I reviewed The Filling Station for May's Historical Novels Review; the novel was published by Thomas Nelson in March. This novel and its subject exemplify how the past is still very much with us.  A few days ago, on June 1, 2025, the mayor of Tulsa announced a plan of reparations, in the amount of $105 million, to go toward restoring the Greenwood neighborhood (which was later termed "Black Wall Street") and the devastating impact its destruction had, and continues to have, on residents. 

There are two living survivors of the massacre, aged 110 and 111, both of whom had made statements included within a report undertaken by the Department of Justice's Civil Rights Division and published this past January.  This report, which you can read in full online, concluded that the attack was "systematic and coordinated," contradicting the original, cursory 1921 report that called it uncontrolled mob violence.
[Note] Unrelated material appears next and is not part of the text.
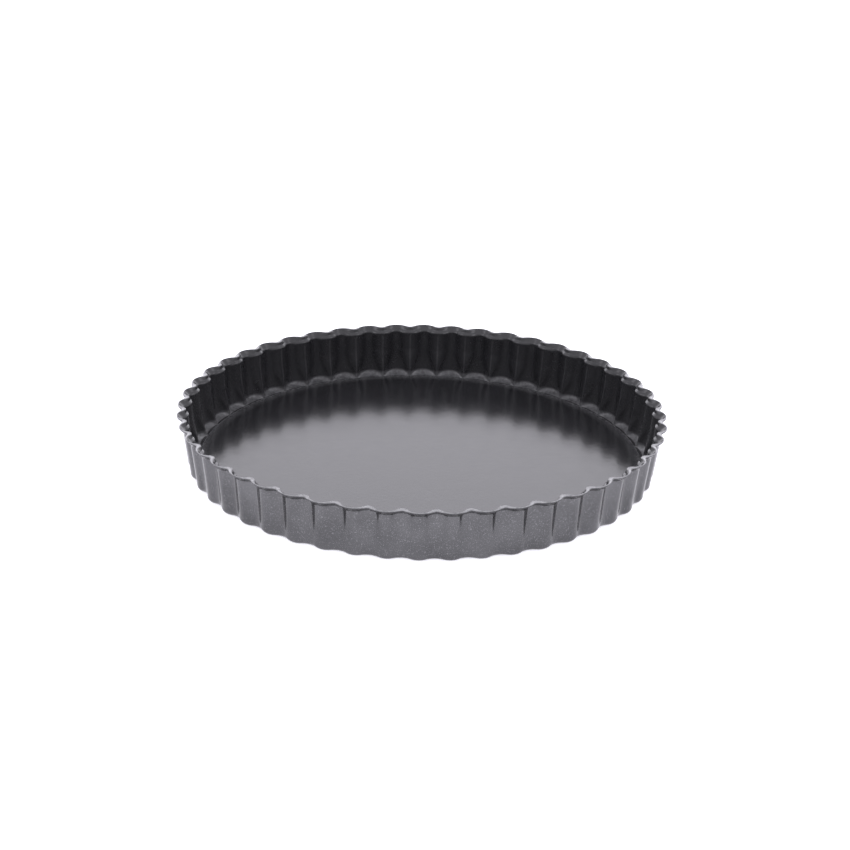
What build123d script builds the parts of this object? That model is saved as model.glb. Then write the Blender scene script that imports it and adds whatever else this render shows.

This report marked the first full accounting of the event by the DOJ, over a century after it happened.  

The Threatt Filling Station, Luther, OK
credit: Melodibit, CC BY-SA 3.0, via Wikimedia Commons


The Threatt Filling Station in Luther, Oklahoma, is on the National Register of Historic Places and was also listed as one of America's 11 Most Endangered Places by the National Trust for Historical Preservation in 2021.  The family runs a foundation and website at https://threattfillingstation.org

Sunday, June 01, 2025

An illustrious American family and its stain: Karen Joy Fowler's Booth

The 19th-century Booth family had once been known by the American public for something other than their second youngest son’s heinous act.

To give us back the historical context that's been eclipsed by his notoriety, Karen Joy Fowler purposefully avoids making John Wilkes, the assassin of President Lincoln, the center of attention in her profusely detailed work of biographical fiction. She does this by alternating the viewpoints among three of his siblings.

They are: oldest daughter Rosalie, a modest and dreamy teenager who settles into a future where her personal choices are erased; the adventurous Edwin, who rises to become a prominent actor but can’t seem to outrun his unstable father’s shadow; and Asia, a prickly, temperamental young woman and a loyal sister.

Beginning in 1822, their family life in a two-room log cabin, thirty miles northeast of Baltimore, is highly eventful. The father, Junius Booth, is a famous Shakespearean actor, a strict vegetarian who alternates between drunkenness and sobriety both on stage and off. Their mother Mary Ann, a former Drury Lane flower seller, is perpetually pregnant. They have ten children in all, including the four dead ones whose ghosts only Rosalie can sense.  Fowler shows how their birth order affects their outlook and upbringing.

There’s a good reason why the Booths’ cabin is so secluded, though the children don’t know it until much later. Still, they aren’t living alone in the woods, since their father employs a free Black man and leases other enslaved people to help with the farm. The fate of the Hall family – some enslaved, some free – intertwines with theirs.

Over time, we see firsthand how son John’s views on slavery diverge from that of his mother, who believes in the dignity of all people. A fortune-teller makes a chilling prophecy about John’s future, and it’s startling to realize that her words are repeated verbatim from history.

With its close documentation of the family’s day-to-day lives – the alliances, disruptions, scandals, and personal trials they face – the atmosphere is immersive. The pacing is steady, if plodding at times, and the characterizations of the individual Booths and America as a nation during a volatile era are standouts. I took a break midway through to read two other novels, but found myself drawn back to finish it, and am glad I did.

Booth was published by G.P. Putnam's Sons in 2022.  I'm slowly getting to reading long-outstanding books in my NetGalley queue, and this is one of them.